The Dickinson football team traveled to George Washington University for a game on Saturday, October 25, 1930. The Dickinson Red and White were heavily outmatched in the end, but they held off George Washington throughout the first half. The score at half was GW 7 and Dickinson 6. Because of this show of grit and spirit against a superior team, a Washington writer from the Public Ledger dubbed the Dickinson team "the Red Devils."
Dickinson students apparently were taken with the name because in the Dickinsonian of the very next week (November 6, 1930), a headline on the next game, against the Pennsylvania Military College, read RED DEVILS OUTPLAY CADETS, BUT GAME ENDS IN 7-7 SCORE.
The flavor of the time really comes through in the actual articles in the Dickinsonian of Thursday, October 30, 1930.
GRIDDERS FIGHT ODDS BUT LOSE TO GEORGE WASHINGTON 27-6 "Displaying an offense that spoke volumes for the work being done this year by Coaches Griffith and McAndrews, the 'Red Devils' of Dickinson College succumbed to George Washington, by a 27-6 score on Saturday at Washington. Though outweighed by the Capital city gridders, whose line averaged 195 pounds, and the backs 185 pounds, the Dickinson team outfought the victors throughout the entire first half, until the sheer force of weight caused the worn out battlers to yield up a touchdown. The offense displayed was easily the strongest shown during the present campaign."

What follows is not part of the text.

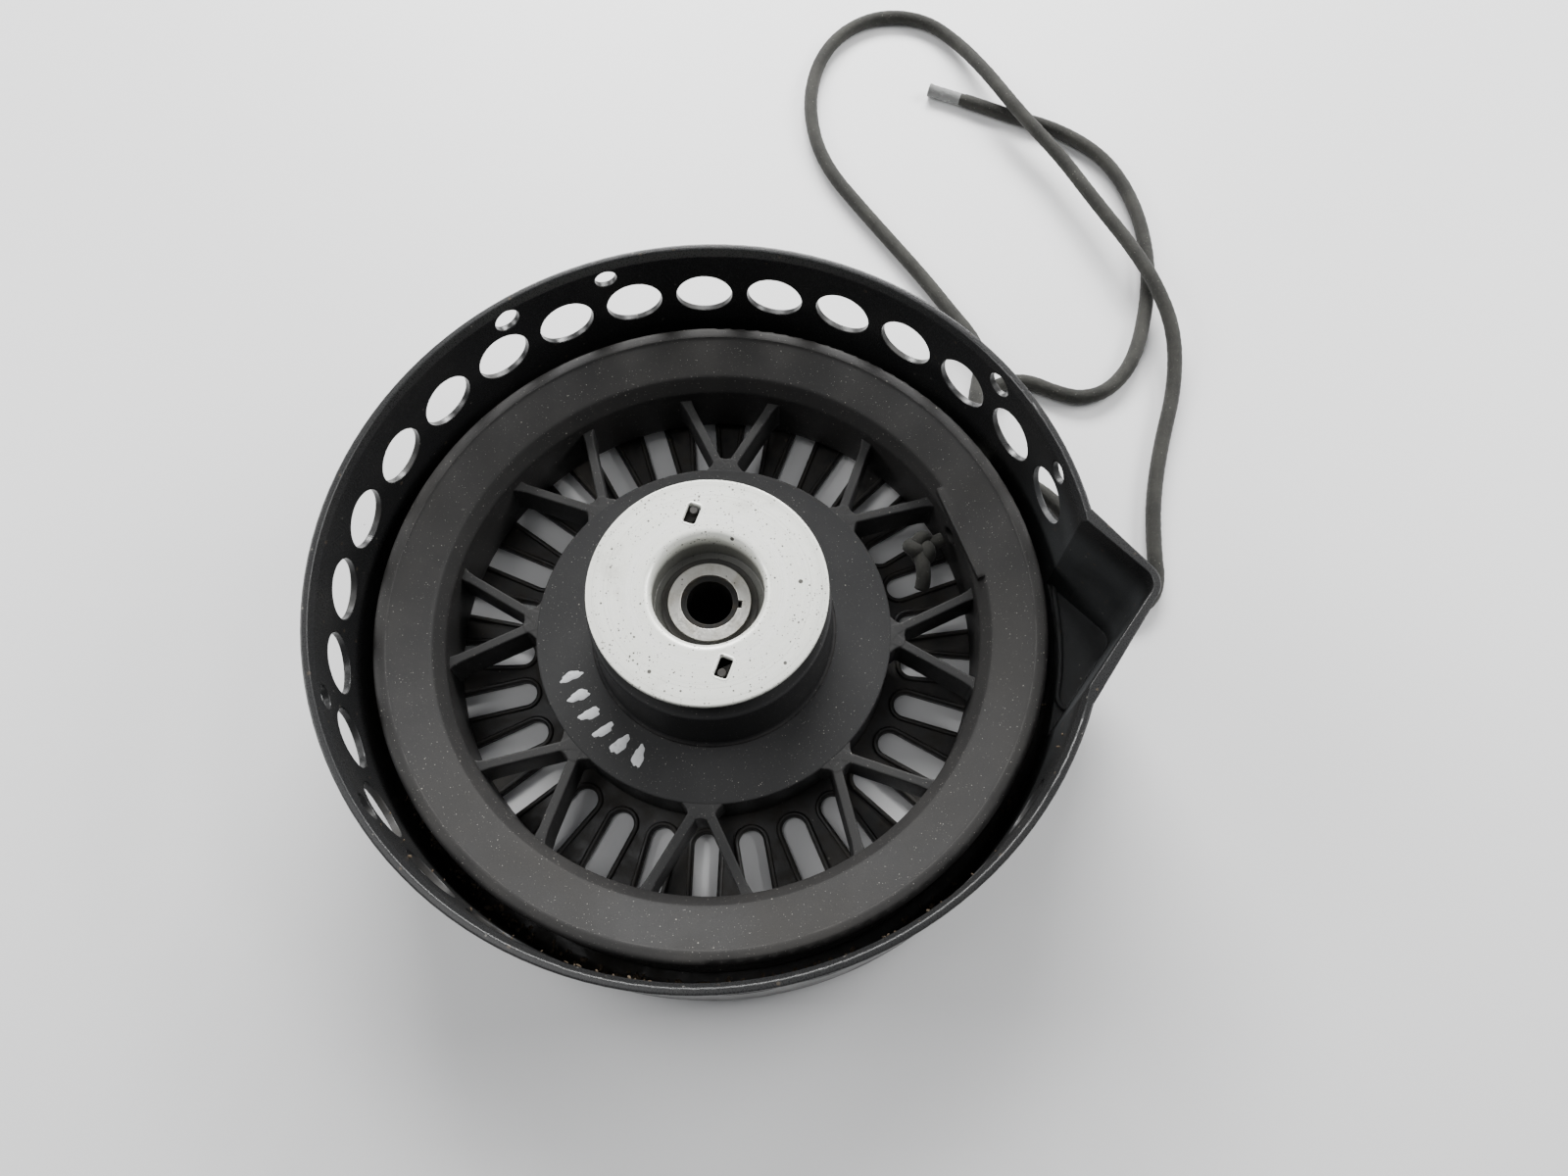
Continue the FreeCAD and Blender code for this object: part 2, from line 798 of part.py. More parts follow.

HIGHLIGHTS OF SATURDAY'S GAME "Many of us have acquired various 'nommes de guerre', some in the cradle and others when our shoulders were bowed. But it took 148 years before the sons of John Dickinson were awarded a moniker worthy of them. Because of their savage playing in the first half a Washington correspondent of the Public Ledger called our gridders, the "Red Devils".
And with that, Dickinson became the home of the Red Devils.